A presidente do Banco Central Europeu (BCE), Christine Lagarde, defendeu nesta sexta-feira, 17, a criação de uma “verdadeira” união de mercados de capital (CMU, na sigla em inglês) na Europa. Segundo ela, a estratégia é crucial para lidar com “os desafios no horizonte”, em um quadro global de mudanças, com recuo na globalização, além de mudanças demográficas e a busca pela redução nas emissões de carbono. Em sua fala, ela não tratou de política monetária nem da inflação na zona do euro.

Lagarde discursou no Congresso Bancário Europeu, em Frankfurt, Alemanha. Ela disse que alguns podem argumentar que, a menos que se comece a emitir bônus comuns da União Europeia, o projeto de uma CMU não terá sucesso. “Mas mesmo que isso esteja correto, não deve impedir que trabalhemos em muitas outras áreas necessárias para uma CMU se tornar realidade”, argumentou. “A lição da integração europeia é que temos de adotar os passos que estão à frente de nós, quando o momento surgir, e então os outros eventualmente se seguirão.”

A presidente do BCE acredita que há um “imenso desafio de financiamento à frente” e pediu ações agora para lidar com o quadro. Ela comparou o quadro na Europa ao contexto dos EUA de meados do século XIX, no qual houve necessidade de financiamento em escala sem precedentes, para levar adiante iniciativas como um sistema ferroviário que impulsionou a economia do país. Segundo ela, a Europa agora enfrenta contexto similar, ao emergir de “uma série de choques econômicos profundos”, com a pandemia da covid-19 e seus desdobramentos.

Lagarde considera que uma união dos mercados de capital é “indispensável”, por duas razões. Uma delas é que, a partir de exemplos históricos, está claro que as condições para os mercados de capital se desenvolverem ainda não estão satisfeitas para a Europa, na falta de um projeto unificador. Além disso, ela considera que a região tem dependido muito de “uma abordagem de baixo para cima” na integração.

A presidente do BCE vê “sinais crescentes de que a economia global está se fragmentando em blocos concorrentes”. Citou também a mudança no quadro demográfico, com envelhecimento no continente, e o impacto de desastres climáticos que “estão crescendo a cada ano”, o que gera a necessidade de ações. Lidar com todos esses desafios em simultâneo “exigirá um esforço geracional, e investimento massivo é necessário em um curto espaço de tempo”, argumenta.

Conforme surgem novas barreiras comerciais, é necessário reavaliar cadeias de produção e investir em novas, mais seguras e eficientes e próximas, apontou.
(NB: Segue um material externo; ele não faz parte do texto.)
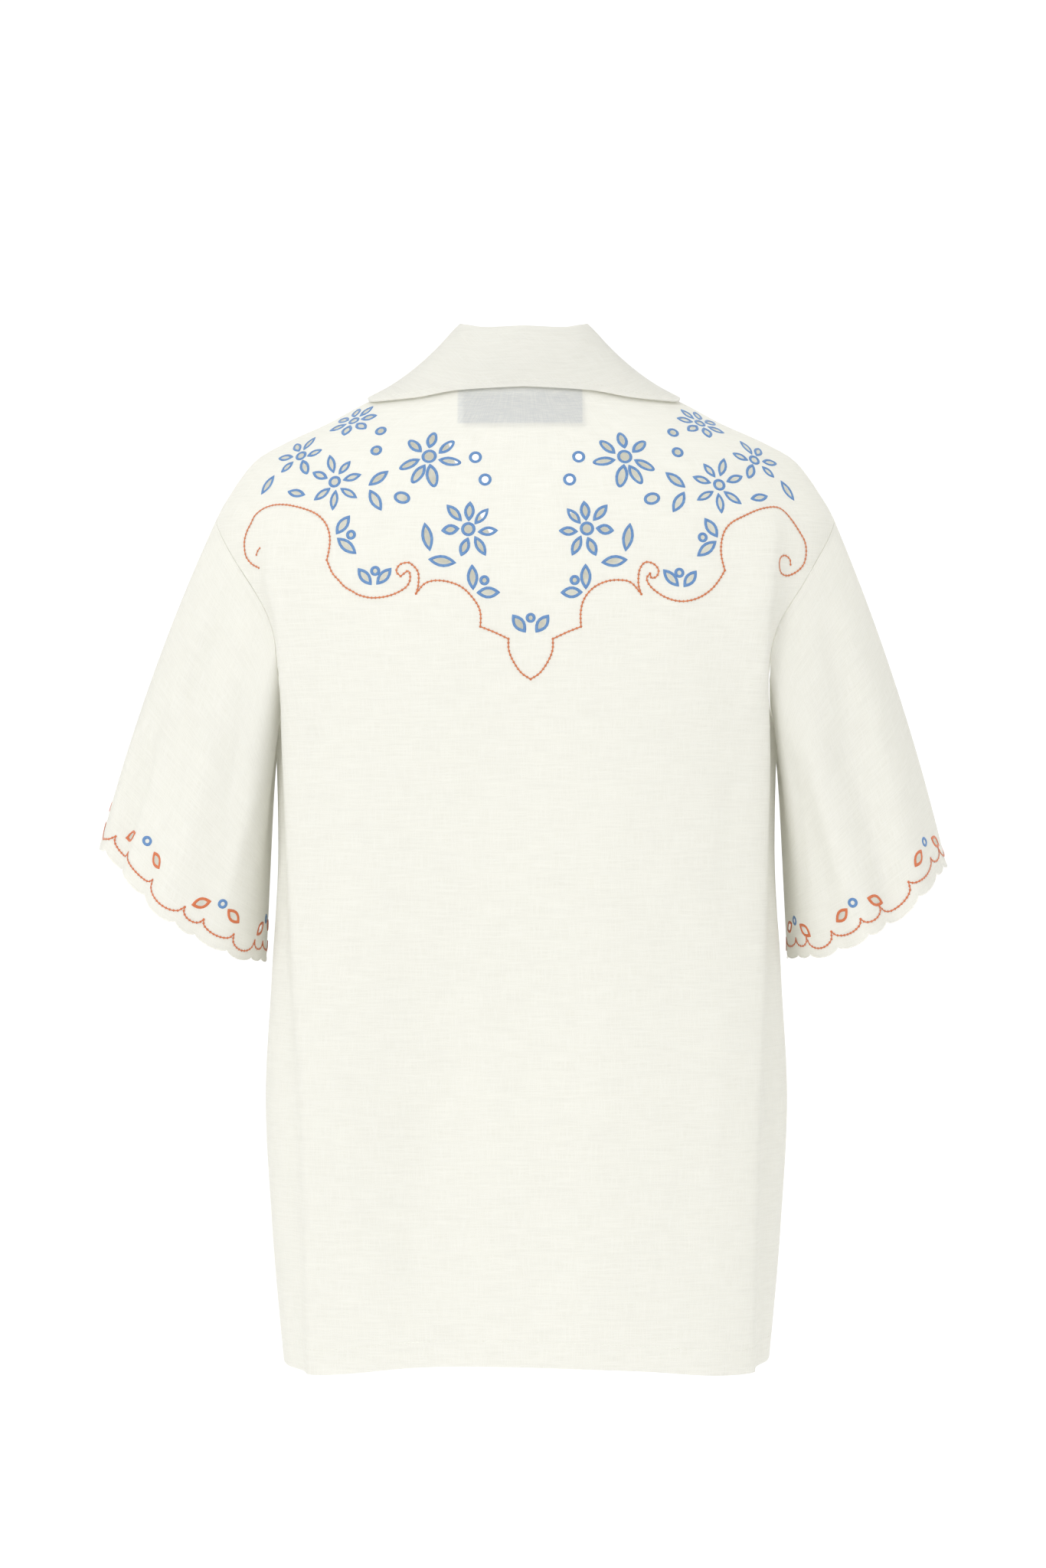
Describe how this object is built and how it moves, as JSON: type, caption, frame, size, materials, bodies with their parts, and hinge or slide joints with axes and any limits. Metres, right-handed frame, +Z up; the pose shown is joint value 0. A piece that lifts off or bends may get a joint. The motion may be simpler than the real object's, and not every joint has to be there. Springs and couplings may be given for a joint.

Com o envelhecimento, será necessário buscar tecnologias para produzir mais com menos pessoal, disse ainda, citando a digitalização como uma ajuda para isso.

Para dar uma ideia dos volumes envolvidos, Lagarde mencionou que a Comissão Europeia estima que apenas a transição verde exigirá investimento adicional de 620 bilhões de euros ao ano, na média, até 2030, e mais 125 bilhões de euros ao ano para a transição digital.

Lagarde afirmou que o mercado de capitais da Europa segue fragmentado, com a integração financeira menor que antes da crise financeira. Os mercados de bônus são três vezes menor que o dos Estados Unidos, comparou.

Segundo a autoridade, empresas precisam de financiamento para digitalizar e reduzir emissões de carbono. Uma CMU “genuína” significaria construir um mercado de securitização suficientemente grande, permitindo que os bancos transfiram algum risco a investidores, liberem capital e empréstimos adicionais, listou. E também lembrou que mercados de capital pouco desenvolvidos dificultam financiamento de qualidade para empresas que impulsionam a inovação.